We are equally aware of the tireless efforts of the Palestinian Authority to rein in the Palestinian radicals and to convince them to abandon attacks on Israelis, because such attacks have caused enormous harm to the Palestinian cause abroad and have deprived the Palestinians of much of the world sympathy they were gradually gaining. Such efforts included extended talks in Cairo between representatives of the PA with other Palestinian factions, aimed at agreeing to suspend suicide attacks on civilians. They also included repeated calls from prominent Palestinian leaders, such as Mahmoud Abbas who has been vigorously campaigning against the arming of the Intifada and calling for peaceful and passive resistance of the occupation.
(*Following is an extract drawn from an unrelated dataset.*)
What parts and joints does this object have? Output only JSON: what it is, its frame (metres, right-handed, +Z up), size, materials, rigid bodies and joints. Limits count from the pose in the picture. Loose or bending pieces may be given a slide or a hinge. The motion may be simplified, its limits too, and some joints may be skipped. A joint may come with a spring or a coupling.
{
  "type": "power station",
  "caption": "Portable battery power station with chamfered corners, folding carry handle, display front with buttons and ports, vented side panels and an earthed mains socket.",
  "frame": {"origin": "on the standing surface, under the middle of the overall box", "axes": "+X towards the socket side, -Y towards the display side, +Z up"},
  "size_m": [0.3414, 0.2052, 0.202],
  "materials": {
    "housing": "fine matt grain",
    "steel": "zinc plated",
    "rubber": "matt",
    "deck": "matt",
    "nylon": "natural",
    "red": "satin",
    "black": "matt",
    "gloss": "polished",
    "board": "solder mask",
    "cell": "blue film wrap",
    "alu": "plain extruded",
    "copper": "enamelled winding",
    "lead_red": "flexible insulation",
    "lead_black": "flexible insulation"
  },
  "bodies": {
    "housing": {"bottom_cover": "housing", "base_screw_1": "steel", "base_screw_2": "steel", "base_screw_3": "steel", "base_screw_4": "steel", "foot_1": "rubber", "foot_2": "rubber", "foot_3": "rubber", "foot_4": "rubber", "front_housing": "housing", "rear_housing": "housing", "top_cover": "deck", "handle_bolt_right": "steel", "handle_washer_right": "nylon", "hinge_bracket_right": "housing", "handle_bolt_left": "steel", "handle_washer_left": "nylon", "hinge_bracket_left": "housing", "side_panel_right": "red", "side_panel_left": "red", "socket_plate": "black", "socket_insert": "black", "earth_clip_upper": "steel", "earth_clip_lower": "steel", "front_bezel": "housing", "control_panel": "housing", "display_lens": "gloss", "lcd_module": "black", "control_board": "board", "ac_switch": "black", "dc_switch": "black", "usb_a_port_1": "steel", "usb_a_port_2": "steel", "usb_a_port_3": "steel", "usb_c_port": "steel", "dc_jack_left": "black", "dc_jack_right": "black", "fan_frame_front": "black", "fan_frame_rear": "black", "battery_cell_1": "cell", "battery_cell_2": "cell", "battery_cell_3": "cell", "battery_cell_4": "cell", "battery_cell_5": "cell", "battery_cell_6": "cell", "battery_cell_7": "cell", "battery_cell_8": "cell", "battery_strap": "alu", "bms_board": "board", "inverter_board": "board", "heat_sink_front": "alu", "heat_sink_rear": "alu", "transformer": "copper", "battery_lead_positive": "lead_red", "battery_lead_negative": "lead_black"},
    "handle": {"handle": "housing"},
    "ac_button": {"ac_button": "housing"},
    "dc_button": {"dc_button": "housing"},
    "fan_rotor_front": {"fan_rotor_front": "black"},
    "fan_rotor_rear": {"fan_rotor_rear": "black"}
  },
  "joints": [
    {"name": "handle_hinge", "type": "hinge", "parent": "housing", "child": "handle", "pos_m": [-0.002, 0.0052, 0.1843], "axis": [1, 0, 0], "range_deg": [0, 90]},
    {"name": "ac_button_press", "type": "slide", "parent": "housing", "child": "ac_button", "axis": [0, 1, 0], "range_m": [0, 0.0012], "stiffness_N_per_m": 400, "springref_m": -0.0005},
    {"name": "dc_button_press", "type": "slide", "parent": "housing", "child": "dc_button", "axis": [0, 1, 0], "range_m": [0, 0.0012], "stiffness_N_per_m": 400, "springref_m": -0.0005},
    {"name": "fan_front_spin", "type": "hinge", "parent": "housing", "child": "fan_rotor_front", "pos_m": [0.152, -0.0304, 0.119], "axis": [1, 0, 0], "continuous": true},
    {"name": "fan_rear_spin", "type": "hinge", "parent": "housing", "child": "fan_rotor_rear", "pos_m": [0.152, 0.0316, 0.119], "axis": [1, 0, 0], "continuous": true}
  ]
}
Unfortunately, it seems that none of these Palestinian efforts have succeeded and violence, including suicide attacks, continues.
Neither has Israel’s resort to the use of excessive force and maximum, unprecedented, brutality in trying to crush the Palestinian quest for freedom and dignified existence succeeded. Israel has tried every possible means to deal with an impossible situation. One wonders how many more options Israel is left with, and how much further its cruelty can go. If killing, starving, detaining, demolishing houses, imposing unlimited curfews, banning travel, bombing residential areas, assassinating, confiscating property, destroying farms and crops, closing schools, banning services, humiliating, destroying infrastructure, deporting, applying unjust collective punishment and violating all the legal international and human laws and rights did not succeed in ending the violence and providing the Israelis with the security their leaders promised them, what is left for Israel to do?
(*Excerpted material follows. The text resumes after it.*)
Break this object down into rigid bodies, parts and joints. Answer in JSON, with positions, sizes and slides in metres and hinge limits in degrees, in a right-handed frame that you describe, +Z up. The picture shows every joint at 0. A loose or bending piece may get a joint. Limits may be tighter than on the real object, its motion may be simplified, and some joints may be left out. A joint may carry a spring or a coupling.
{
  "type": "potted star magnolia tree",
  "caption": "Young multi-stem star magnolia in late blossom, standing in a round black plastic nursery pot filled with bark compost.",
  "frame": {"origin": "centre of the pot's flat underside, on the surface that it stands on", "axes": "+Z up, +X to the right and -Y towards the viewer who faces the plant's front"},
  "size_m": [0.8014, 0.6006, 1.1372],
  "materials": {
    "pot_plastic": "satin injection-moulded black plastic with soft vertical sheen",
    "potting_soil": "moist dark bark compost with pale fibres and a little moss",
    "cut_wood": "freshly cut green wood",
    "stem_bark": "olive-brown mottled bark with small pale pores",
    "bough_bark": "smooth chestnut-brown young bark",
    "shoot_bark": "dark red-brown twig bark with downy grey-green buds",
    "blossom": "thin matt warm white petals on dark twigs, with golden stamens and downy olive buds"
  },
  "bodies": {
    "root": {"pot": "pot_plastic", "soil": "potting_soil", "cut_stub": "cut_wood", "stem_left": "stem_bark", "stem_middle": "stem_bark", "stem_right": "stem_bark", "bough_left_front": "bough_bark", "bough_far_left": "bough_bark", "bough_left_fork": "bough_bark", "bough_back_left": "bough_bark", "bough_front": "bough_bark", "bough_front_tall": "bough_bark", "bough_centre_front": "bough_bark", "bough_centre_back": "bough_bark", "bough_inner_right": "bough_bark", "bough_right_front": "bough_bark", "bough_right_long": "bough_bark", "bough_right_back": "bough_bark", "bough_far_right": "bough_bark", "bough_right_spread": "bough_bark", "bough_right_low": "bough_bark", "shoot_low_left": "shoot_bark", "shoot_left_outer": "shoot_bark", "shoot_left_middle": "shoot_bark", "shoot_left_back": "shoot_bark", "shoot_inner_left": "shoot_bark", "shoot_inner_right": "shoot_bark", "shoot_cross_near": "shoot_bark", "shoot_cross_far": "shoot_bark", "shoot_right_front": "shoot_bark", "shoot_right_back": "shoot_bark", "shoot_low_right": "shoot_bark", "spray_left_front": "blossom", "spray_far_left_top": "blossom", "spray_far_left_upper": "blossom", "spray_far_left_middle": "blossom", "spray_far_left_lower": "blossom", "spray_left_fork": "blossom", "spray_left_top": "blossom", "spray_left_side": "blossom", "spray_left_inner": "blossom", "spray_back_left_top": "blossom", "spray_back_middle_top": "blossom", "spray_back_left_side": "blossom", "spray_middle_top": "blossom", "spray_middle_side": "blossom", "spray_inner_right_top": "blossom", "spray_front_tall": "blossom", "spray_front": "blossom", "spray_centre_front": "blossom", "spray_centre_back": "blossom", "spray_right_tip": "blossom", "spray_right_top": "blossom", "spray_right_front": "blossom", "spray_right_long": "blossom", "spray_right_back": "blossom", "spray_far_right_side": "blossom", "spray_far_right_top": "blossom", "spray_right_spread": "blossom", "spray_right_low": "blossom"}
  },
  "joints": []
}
If it is true that the assumed drop-off in suicide attacks since the last one on 21 November in Jerusalem was simply due to the Israeli efforts to stop them, the 5 January attack proves, to the contrary, that the suicide attacks are in fact on the rise and are inversely proportional to the severe countermeasures used by the Israelis. The New York Times on 6 January, quoted Brig. Gen. Ruth Yaron, spokesman for the Israeli army, as supporting this deduction by saying that the Israeli forces had disrupted more than 150 attempted attacks on Israel over the past month.
The Israeli army is currently engaged in devising novel retaliatory measures to avenge the twin suicide attacks in Tel Aviv, after receiving orders from the government to intensify its actions against the Palestinians. Already there were rocket attacks on Gaza and it is almost certain that there will be many harsher measures to follow. Equally certain is the reality that the chances of success of any of the new measures will not be any better than the previous ones.
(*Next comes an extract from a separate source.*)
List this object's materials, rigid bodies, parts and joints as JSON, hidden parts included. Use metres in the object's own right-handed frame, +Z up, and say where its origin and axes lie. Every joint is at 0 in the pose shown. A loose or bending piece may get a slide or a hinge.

We may all condemn this time, as we have been doing in the past, the recent attack in Tel Aviv, and we may reiterate our rejection of any attacks on Israeli civilians. We may again reconfirm the damage such attacks have been causing the Palestinian image and legitimate struggle for freedom. We may draw a dreary picture of the agony and the suffering the Palestinians may have to endure as a result of the Israeli reprisals, which are often seen in many parts of the world as acts of self-defence. We may warn against the negative effect such actions may have on the Israelis and against how much radicalisation of the Israeli public they may cause. We may, in fact, be able to do all that, as well as easily establish an endless list of the irreparable damage such actions can cause. But while this may serve a moral need, it will not serve the intended purpose of ending violence.
The only way to reduce and eventually to end violence is to stop treating it as if it is a sole Palestinian responsibility and only a Palestinian trait, and that the Israeli attacks on the Palestinians are “legitimate acts of self-defence”. This should be the first step towards recognising that the real aggression is the occupation and that as long as it remains, the legitimate right of the Palestinians to fight it by proper methods should, to say the least, be understood.
The writer is former ambassador and permanent representative of Jordan to the UN.